David Marr continued:

… Peter O’Callaghan would accuse police of giving a “false and misleading” picture of years of cooperation and of failing to give due weight to his own efforts to encourage victims to take their complaints to the authorities. But he could only show about ten of nearly 300 Melbourne victims went to the police after first approaching him. And only four of those seem to have done so with his “encouragement”. O’Callaghan would cite no occasion on which he took the initiative himself. Reporting the criminal behaviour of a priest was always left up to the victim.

Contrary to the implication in The Prince, there is no incompatibility between the two statements. In October 2012, Graham Ashton was referring to a contemporary crime – where the victim is a child. With respect to Peter O’Callaghan, David Marr was referring to historical cases where the victim of clerical child sexual abuse was once a child but now an adult.

▪ Howler Number 12 – Page 168

David Marr refers to Cardinal Pell’s appearance before the Royal Commission in Sydney in the following terms:

What he faced, and what the crowd had queued to see, was the strangest imaginable thing: a civil inquiry run by a Supreme Court judge into the state of a cardinal’s soul.

This is pure hyperbole. Justice Peter McClellan has no remit of any kind to enquire into the state of Cardinal Pell’s “soul” or that of anyone else. Indeed, it is not at all clear whether Peter McClellan believes in such an entity as a soul.

Howler Number 13 – Page 182

In his final chapter, David Marr’s writing indicates that he supports the following comment:

Those who admire him [Cardinal Pell] forgave him his testimony [at the Royal Commission], as they always will. But his testimony enraged many Catholics who had learnt to endure the man. That he was going [to Rome] tempered their rage. But there were many who echoed David Ridsdale’s verdict: “Pell is a power-hungry, ladder-climbing opportunist.”
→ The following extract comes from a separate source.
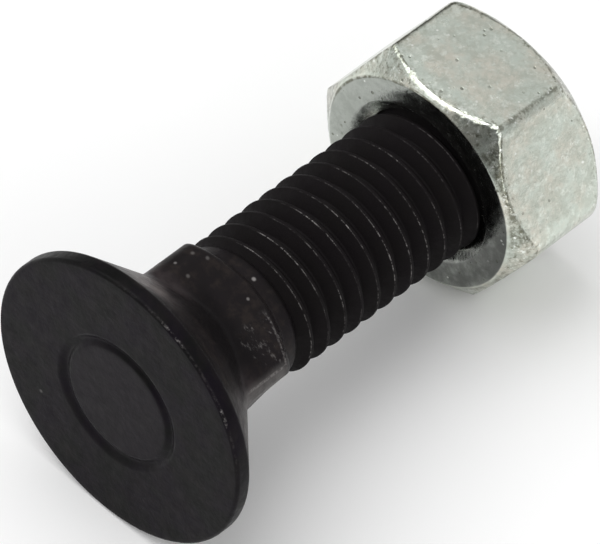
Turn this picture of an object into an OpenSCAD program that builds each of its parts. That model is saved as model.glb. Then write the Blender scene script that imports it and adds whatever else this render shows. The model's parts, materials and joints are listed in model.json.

What David Marr has never reported – in his writings in The Guardian or elsewhere – is that David Ridsdale is a convicted pedophile and that Gail Furness SC has submitted to the Royal Commission that there is insufficient evidence to support David Ridsdale’s claim that George Pell once tried to bribe him. Yet David Marr made much of this allegation in The Prince. The problem is that, due to his hostility to Cardinal Pell, David Marr is willing to accept, without checking, virtually any anti-Pell position. How naïve can you get?